I would rather they had improved their writing skills, but if part of the reason for attending college is to have the "college experience," then, I suppose, mission accomplished.
Over all, I have taken three things away from my survey experiment. First, visuals work. As the education theorists point out, some people are visual learners and need some kind of image to make information stick in their minds. But visuals do more than help students retain information for the midterm. Some documentaries today are of such high quality, in both production values and scholarship, that they convey important concepts as well. Even popular movies and TV shows, whose quality may be doubtful, are vital in helping students understand how to be critical about the kinds of information they receive every day.
Second, variety makes for memorable experiences.
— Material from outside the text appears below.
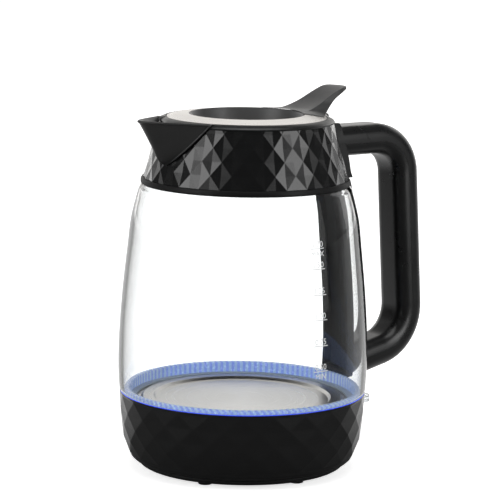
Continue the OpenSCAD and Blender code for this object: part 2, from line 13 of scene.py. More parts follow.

Even as I was flattered by their praise I was struck by how often students named something I didn’t do: the discussions, the field trips, the visuals, their relationships with each other. Many classes are structured with the professor as the center of attention. Stepping out of the spotlight can be a good thing.
Third, students want to learn. Not all of them, of course, and especially not in surveys where student interest is low and disengagement high. It’s easy to become discouraged looking at blank stares and hearing the tap-tap-tap of fast-texting fingers. At the same time, there are interested minds out there — even in large surveys held in cavernous lecture halls. If you are feeling jaded, focus on those students.
The real test of what students remember will come later on. Did they acquire skills that will help them in their careers? Will they find their lives enriched by learning about the past? Thirty years from now, when those 19-year-olds from Western Civ. are attending their own children’s graduations, I hope they can say yes. And if they can remember some video, some book, some discussion — and recall why it mattered — then I’ll be very happy indeed.